3. Balance: How I can harvest balance & wellness - the Star

My favorite card in any deck. I've been struggling with hope recently. She wasn't actually the card that was next to be pulled in my deck; she fell out of the middle somewhere and just felt right. So here she is. I'm not sure how to listen to her right now, or how to find balance in hope. Nothing feels very hopeful right now. Hm.

4.Blessings: Something to be thankful for - Five of Swords

Ok, being thankful for conflict and discord seems very counterintuitive. I'm really not sure what to make of this or how to read it. (El, I welcome your thoughts.)

5. Community: Relationship that needs tending - the Wheel

What does it look like, to have a relationship with Change that needs tending? I mean, I suppose I'm afraid of change, in my core. I'm a creature of habit and routine. When things mess up my routine, I get anxious and weird. But I do acknowledge that sometimes you need a change more than anything. Maybe I need to be more comfortable with that. Accept it with more grace? Ugh, I don't want to. I think I know what this is about (Pl) and I don't want to. I want to be whiny and depressed about it, I want to be sad about it, and I really don't want it to change. I don't want the change. Ah. I see. Okay. Yes, I suppose that does need some tending.

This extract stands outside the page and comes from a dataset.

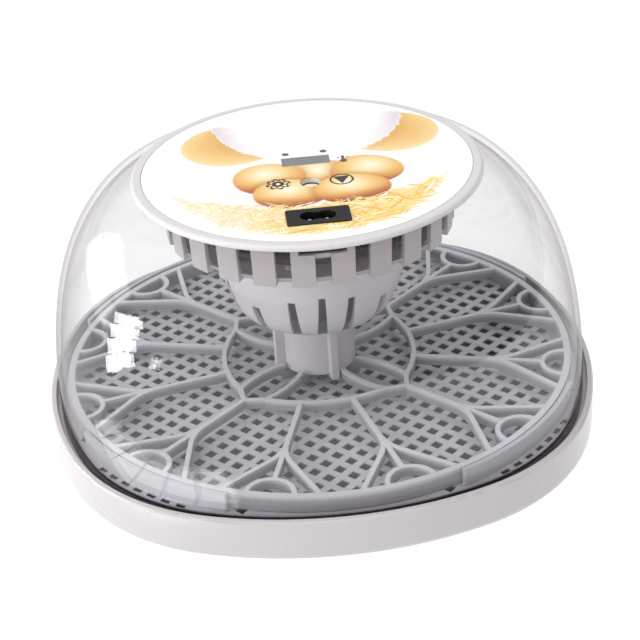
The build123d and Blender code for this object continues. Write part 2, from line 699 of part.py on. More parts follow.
with BuildPart() as fan_bell:
    revolve(bell_profile(0, BELL_BOTTOM), axis=Axis.Z)
    revolve(bell_profile(SHELL_WALL, BELL_BOTTOM + SHELL_WALL), axis=Axis.Z, mode=Mode.SUBTRACT)
    with BuildSketch(Plane.XY.offset(floor_plane_top)):
        Circle(LIP_RADIUS)
        Circle(BELL_TOP_RADIUS - SHELL_WALL, mode=Mode.SUBTRACT)
        with Locations(*bracket_screws_at):
            Circle(SCREW_HOLE + SNUG, mode=Mode.SUBTRACT)
    extrude(amount=LIP_THICK)
    for side in range(4):
        for turn, slot_top, narrow in BELL_SLOTS:
            with BuildSketch(outward(90 * side + turn, BELL_SLOT_START)):
                Polygon((-BELL_SLOT_WIDE / 2, BELL_SLOT_LOW), (BELL_SLOT_WIDE / 2, BELL_SLOT_LOW),
                        (narrow / 2, slot_top), (-narrow / 2, slot_top), align=None)
            extrude(amount=BELL_TOP_RADIUS, mode=Mode.SUBTRACT)
    disc(MOTOR_SHAFT_RADIUS + SHAFT_HOLE_GAP, BELL_BOTTOM, BELL_BOTTOM + SHELL_WALL, Mode.SUBTRACT)
    for ear in motor_ears_at:
        disc(SCREW_HOLE + SNUG, BELL_BOTTOM, BELL_BOTTOM + SHELL_WALL, Mode.SUBTRACT, ear)
save(fan_bell, "fan_bell")

# ---------------------------------------------------------------- head: heater and probe
HEATER_RADIUS = 59.0
HEATER_WIRE = 1.9
HEATER_HEIGHT = 118.8
STAND_RADIUS = 2.6
PROBE_BELOW = 16.0
PROBE_ABOVE = 4.0
PROBE_TIP = 1.6
COLLAR_RADIUS = 3.8
COLLAR_HIGH = 3.0
with BuildPart() as heating_element:
    with BuildSketch(Plane.XZ):
        with Locations((HEATER_RADIUS, HEATER_HEIGHT)):
            Circle(HEATER_WIRE)
    revolve(axis=Axis.Z)
save(heating_element, "heating_element")

with BuildPart() as heater_stands:
    for angle in range(15, 375, 60):
        stand = polar(HEATER_RADIUS, angle)
        disc(STAND_RADIUS, floor_plane_top, HEATER_HEIGHT - HEATER_WIRE, Mode.ADD, stand)
save(heater_stands, "heater_stands")

with BuildPart() as temperature_probe:
    disc(PROBE_RADIUS, BASKET_BOTTOM - PROBE_BELOW, floor_plane_top + PROBE_ABOVE, Mode.ADD, PROBE_AT)
    fillet(temperature_probe.edges().group_by(Axis.Z)[0], PROBE_TIP)
    disc(COLLAR_RADIUS, floor_plane_top, floor_plane_top + COLLAR_HIGH, Mode.ADD, PROBE_AT)
save(temperature_probe, "temperature_probe")

# ---------------------------------------------------------------- head: fan
bracket_low = floor_plane_top + LIP_THICK
BRACKET_THICK = 1.8
BRACKET_RING = 6.0
BRACKET_ARM = 6.0
bracket_top = bracket_low + BRACKET_THICK
FAN_MOTOR_RADIUS = 13.0
FAN_MOTOR_HIGH = 11.6
FAN_MOTOR_ROUND = 1.5
FAN_MOTOR_CAP = 3.0  # closed end above the shaft's bore
FAN_HUB_RADIUS = 10.0
FAN_RADIUS = 40.0
FAN_TOP = 110.0
FAN_HIGH = 10.0
FAN_BLADES = 7
BLADE_THICK = 1.4
BLADE_LONG = 13.0
BLADE_TILT = 50.0
with BuildPart() as fan_bracket:
    with BuildSketch(Plane.XY.offset(bracket_low)):
        Circle(LIP_RADIUS)
        Circle(LIP_RADIUS - BRACKET_RING, mode=Mode.SUBTRACT)
        Circle(FAN_MOTOR_RADIUS + 2)
        with PolarLocations(LIP_RADIUS - BRACKET_RING / 2, 4, start_angle=22.5):
            Rectangle(LIP_RADIUS - FAN_MOTOR_RADIUS, BRACKET_ARM, align=(Align.MAX, Align.CENTER))
        Circle(FAN_SHAFT_RADIUS + 1, mode=Mode.SUBTRACT)
        with Locations(*bracket_screws_at):
            Circle(SCREW_HOLE + SNUG, mode=Mode.SUBTRACT)
    extrude(amount=BRACKET_THICK)
save(fan_bracket, "fan_bracket")

with BuildPart() as bracket_screws:
    pan_screws(bracket_screws_at, bracket_top, 2.3, 5.2, False)
save(bracket_screws, "bracket_screws")

fan_bore_top = bracket_top + FAN_MOTOR_HIGH - FAN_MOTOR_CAP
with BuildPart() as fan_motor:
    disc(FAN_MOTOR_RADIUS, bracket_top, bracket_top + FAN_MOTOR_HIGH)
    fillet(fan_motor.edges().group_by(Axis.Z)[-1], FAN_MOTOR_ROUND)
    disc(FAN_SHAFT_RADIUS + RUN_FIT, bracket_top, fan_bore_top, Mode.SUBTRACT)
save(fan_motor, "fan_motor")

with BuildPart() as fan_shaft:
    disc(FAN_SHAFT_RADIUS, FAN_TOP - FAN_HIGH, fan_bore_top - 1)
save(fan_shaft, "fan_shaft")

with BuildPart() as fan_impeller:
    disc(FAN_HUB_RADIUS, FAN_TOP - FAN_HIGH, FAN_TOP)
    for blade in range(FAN_BLADES):
        with BuildSketch(outward(360 / FAN_BLADES * blade, FAN_HUB_RADIUS - 1)):
            with Locations((0, FAN_TOP - FAN_HIGH / 2)):
                Rectangle(BLADE_THICK, BLADE_LONG, rotation=BLADE_TILT)
        extrude(amount=FAN_RADIUS - FAN_HUB_RADIUS + 1)
    disc(FAN_SHAFT_RADIUS, FAN_TOP - FAN_HIGH, FAN_TOP, Mode.SUBTRACT)
save(fan_impeller, "fan_impeller")

# ---------------------------------------------------------------- head: turner drive
MOTOR_RADIUS = 24.5
MOTOR_HIGH = 18.0
MOTOR_BORE = 8.0
EAR_RADIUS = 3.0
EAR_THICK = 1.6
motor_low = BELL_BOTTOM + SHELL_WALL
motor_bore_top = motor_low + MOTOR_BORE
with BuildPart() as turner_motor:
    disc(MOTOR_RADIUS, motor_low, motor_low + MOTOR_HIGH)
    for ear in motor_ears_at:
        disc(EAR_RADIUS, motor_low, motor_low + EAR_THICK, Mode.ADD, ear)
    block((2 * EAR_DISTANCE, 2 * EAR_RADIUS), motor_low, motor_low + EAR_THICK)
    for ear in motor_ears_at:
        disc(SCREW_HOLE, motor_low, motor_low + EAR_THICK, Mode.SUBTRACT, ear)
    disc(MOTOR_SHAFT_RADIUS + RUN_FIT, motor_low, motor_bore_top, Mode.SUBTRACT)
save(turner_motor, "turner_motor")

with BuildPart() as motor_screws:
    pan_screws(motor_ears_at, BELL_BOTTOM, 2.2, 3.4, True)
save(motor_screws, "motor_screws")

COLUMN_WALL = 2.0
COLUMN_GAP = 0.4
COLUMN_EDGE = 0.8
SLEEVE_RADIUS = 6.0
FIN_THICK = 4.0
SHAFT_FOOT = 48.0
column_top = BELL_BOTTOM - COLUMN_GAP
column_high = column_top - COLUMN_BOTTOM
peg_long = COLUMN_BOTTOM - turner_low - SOCKET_FLOOR - GAP
with BuildPart() as drive_column:
    disc(COLUMN_RADIUS, COLUMN_BOTTOM, column_top)
    fillet(drive_column.edges().group_by(Axis.Z)[0], COLUMN_EDGE)
    with BuildSketch(Plane.XY.offset(COLUMN_BOTTOM + COLUMN_WALL)):
        Circle(COLUMN_RADIUS - COLUMN_WALL)
        Circle(SLEEVE_RADIUS, mode=Mode.SUBTRACT)
    extrude(amount=column_high - 2 * COLUMN_WALL, mode=Mode.SUBTRACT)
    for angle in FIN_ANGLES:
        with BuildSketch(outward(angle, COLUMN_RADIUS - 1)):
            with Locations((0, COLUMN_BOTTOM - FIN_BELOW)):
                Rectangle(FIN_THICK, column_high + FIN_BELOW, align=(Align.CENTER, Align.MIN))
        extrude(amount=FIN_RADIUS - COLUMN_RADIUS + 1)
    with BuildSketch(Plane.XY.offset(COLUMN_BOTTOM).rotated((0, 0, TURNER_TURN))):
        Rectangle(PEG, PEG)
    extrude(amount=-peg_long)
    disc(MOTOR_SHAFT_RADIUS, SHAFT_FOOT, column_top, Mode.SUBTRACT)
save(drive_column, "drive_column")

with BuildPart() as motor_shaft:
    disc(MOTOR_SHAFT_RADIUS, SHAFT_FOOT, motor_bore_top - GAP)
save(motor_shaft, "motor_shaft")
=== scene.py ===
from math import atan2, cos, degrees, hypot, pi, radians, sin

import bpy
from mathutils import Matrix, Vector


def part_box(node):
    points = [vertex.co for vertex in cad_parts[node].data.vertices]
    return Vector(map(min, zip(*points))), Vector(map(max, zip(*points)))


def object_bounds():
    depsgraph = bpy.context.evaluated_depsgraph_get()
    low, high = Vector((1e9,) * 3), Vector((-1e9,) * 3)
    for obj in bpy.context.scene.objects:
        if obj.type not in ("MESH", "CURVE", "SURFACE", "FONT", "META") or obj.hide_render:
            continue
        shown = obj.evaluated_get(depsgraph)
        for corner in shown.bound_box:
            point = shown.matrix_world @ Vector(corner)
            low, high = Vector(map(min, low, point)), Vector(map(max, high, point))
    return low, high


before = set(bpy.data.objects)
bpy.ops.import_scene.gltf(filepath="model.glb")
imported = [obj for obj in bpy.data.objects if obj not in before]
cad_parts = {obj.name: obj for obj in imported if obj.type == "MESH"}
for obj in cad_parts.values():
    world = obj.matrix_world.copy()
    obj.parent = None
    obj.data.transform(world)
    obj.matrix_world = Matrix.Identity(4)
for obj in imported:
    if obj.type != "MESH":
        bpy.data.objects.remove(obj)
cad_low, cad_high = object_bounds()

MM = 0.001
TURNER_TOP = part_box("egg_turner")[1][2]
GRID_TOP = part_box("corner_guides")[0][2]  # the floor plate's upper face, which the guides stand on
SEAM_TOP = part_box("dome_cover")[0][2] + 2.6 * MM  # painted shade on the dome up to here, in the seam


def srgb(red, green, blue):
    """A linear colour with alpha from display values of 0 to 255."""
    def linear(value):
        share = value / 255
        return share / 12.92 if share <= 0.04045 else ((share + 0.055) / 1.055) ** 2.4
    return (linear(red), linear(green), linear(blue), 1.0)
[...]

6. Sensitivity: Where to harvest magic - the Hanged Man

Seriously, the majors are loud in this spread. And they're all next to each other. You'd think I hadn't shuffled, but I shuffled for a solid ten minutes before I felt brave enough to start pulling. Anyway--there is magic in new perspectives. And yes, there are a fair few things I could use some new perspectives on. Some things that, perhaps, I need to accept are changing, even if I don't want them to. It's hard to see magic in that, but... maybe I can find some.

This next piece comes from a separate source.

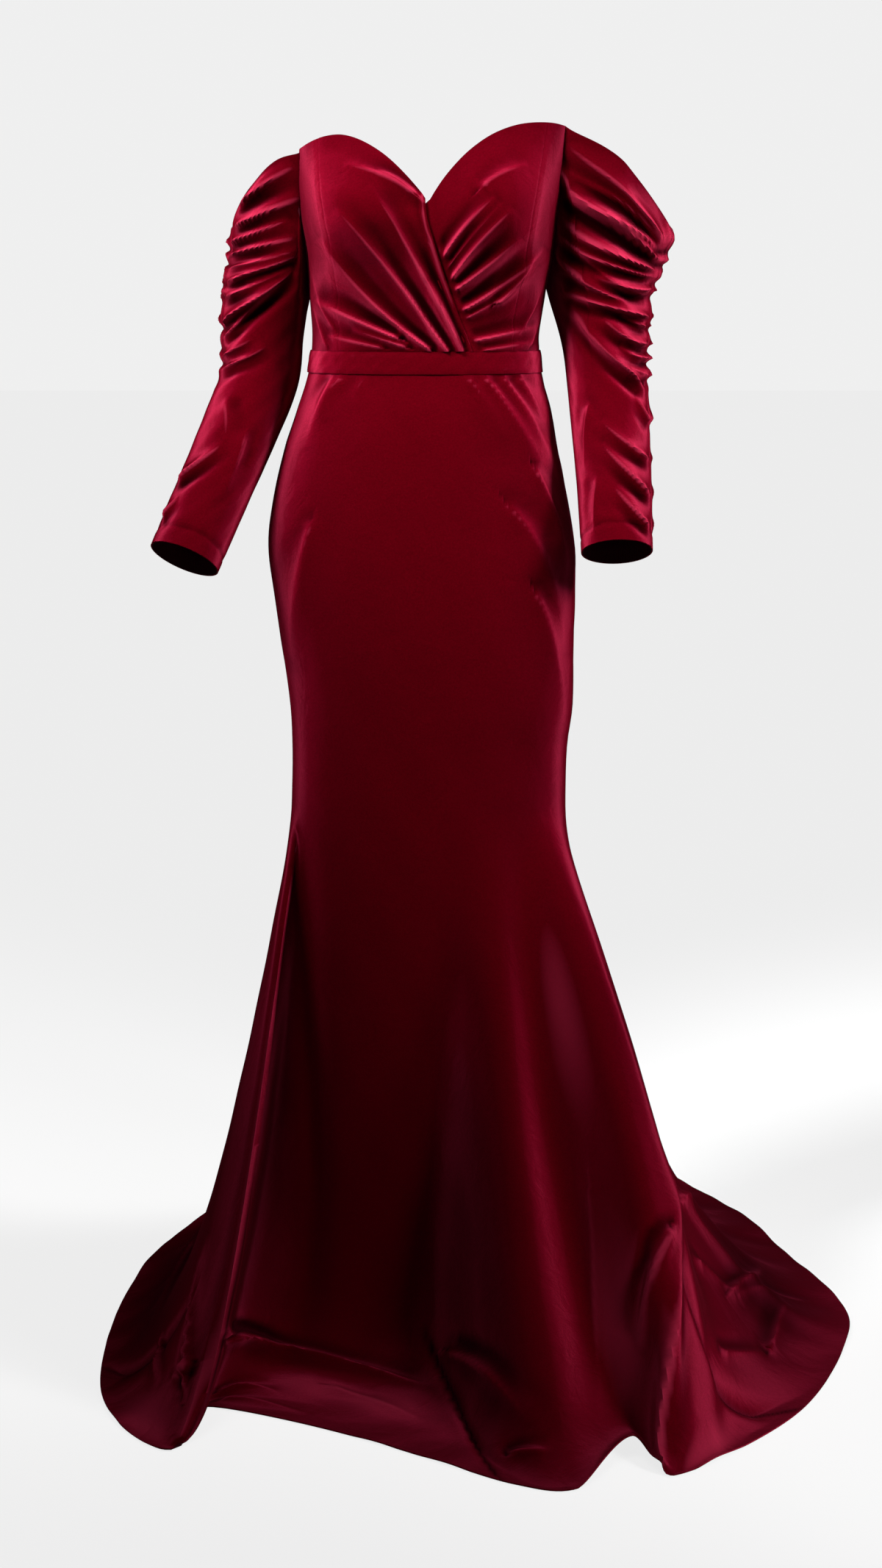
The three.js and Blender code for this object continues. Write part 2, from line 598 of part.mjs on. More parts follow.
// Each sleeve is a front and a back that meet at the underarm seam and at the gathered seam
// outside the arm.
function addSleeves() {
  const { front, back, down } = GRID.sleeve;
  const unroll = (turn) => rad(turn) * ARM_ROUND;
  const gathers = GATHERS.map((row) => ({ ...row, x0: unroll(row.x0), x1: unroll(row.x1) }));
  const frontTurns = [
    ...steps(0, FRONT_TURN, GRID.side.armhole),
    ...steps(FRONT_TURN, OUTER_SEAM, front).slice(1),
  ];
  const backTurns = [
    ...steps(OUTER_SEAM, BACK_TURN, back),
    ...steps(BACK_TURN, 360, GRID.back.armhole).slice(1),
  ];
  for (const side of ["left", "right"]) {
    const sign = side === "left" ? 1 : -1;
    const surface = sleeveSurface(side);
    const turned = (u, up) => surface(sign * u, up);
    const relief = (u, up, p) => {
      const turn = sign * u;
      const mirrored = turn <= OUTER_SEAM ? turn : OUTER_SEAM + (OUTER_SEAM - turn) * 0.8;
      const place = { x: rad(mirrored) * ARM_ROUND, z: p.z };
      return ease(up / 0.08) * ease((1 - up) / 0.03) * folds(place, gathers);
    };
    const piece = (name, turns) =>
      cloth({
        name,
        across: sign > 0 ? turns : turns.map((turn) => -turn).reverse(),
        up: steps(0, 1, down),
        surface: turned,
        relief,
        step: 1e-2,
      });
    gown.add(piece(`sleeve_front_${side}`, frontTurns), piece(`sleeve_back_${side}`, backTurns));
  }
}

addFronts();
addSidesAndBacks();
addWaistband();
addSkirt();
addSleeves();

export default gown;
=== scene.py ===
"""Velvet mermaid gown: every sewn panel as a sheet of cloth on the frame's solids, its velvet and a stage."""

import math
from collections import namedtuple

import bpy
import numpy as np
from bpy.props import FloatProperty, FloatVectorProperty, IntProperty, PointerProperty
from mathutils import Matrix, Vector


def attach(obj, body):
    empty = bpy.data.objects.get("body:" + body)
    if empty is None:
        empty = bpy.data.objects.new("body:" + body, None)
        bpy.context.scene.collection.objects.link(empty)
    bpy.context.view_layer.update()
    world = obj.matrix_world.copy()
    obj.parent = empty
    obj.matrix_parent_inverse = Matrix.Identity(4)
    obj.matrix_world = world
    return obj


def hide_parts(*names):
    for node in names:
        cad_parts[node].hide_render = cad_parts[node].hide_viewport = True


bl_info = {
    "name": "Velvet mermaid gown",
    "version": (1, 0, 0),
    "blender": (4, 5, 0),
    "location": "3D View > Sidebar > Gown",
    "description": "Cuts, folds and finishes the panels of an off-shoulder velvet gown",
    "category": "Object",
}

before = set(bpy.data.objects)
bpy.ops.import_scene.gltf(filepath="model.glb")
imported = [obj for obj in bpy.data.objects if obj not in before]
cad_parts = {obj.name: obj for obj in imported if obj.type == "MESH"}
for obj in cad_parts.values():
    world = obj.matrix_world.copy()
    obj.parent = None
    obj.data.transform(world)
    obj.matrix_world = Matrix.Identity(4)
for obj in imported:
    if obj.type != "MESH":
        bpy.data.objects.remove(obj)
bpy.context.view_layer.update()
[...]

7.Transition: Where I will see change this season - the Sun

(I admit, the diagonal here for Sun, Moon, Star is DEEPLY satisfying.) Honestly, I welcome a change to my energy and my confidence. I've been feeling so depressed lately, and so tired. Turning the Sun over always makes me smile--here's hoping she can bring me a few more smiles as the season runs on.

8. Mastery: Something I should focus on this season - Six of Swords

Passage and moving forward? Yeah. That feels real.

9. Abundance: Where I will prosper this season - King of Wands

Ironic, since I definitely don't have a clear vision of where I want to go, and I have no confidence that I am able to lead people there. Not sure what to make of this guy.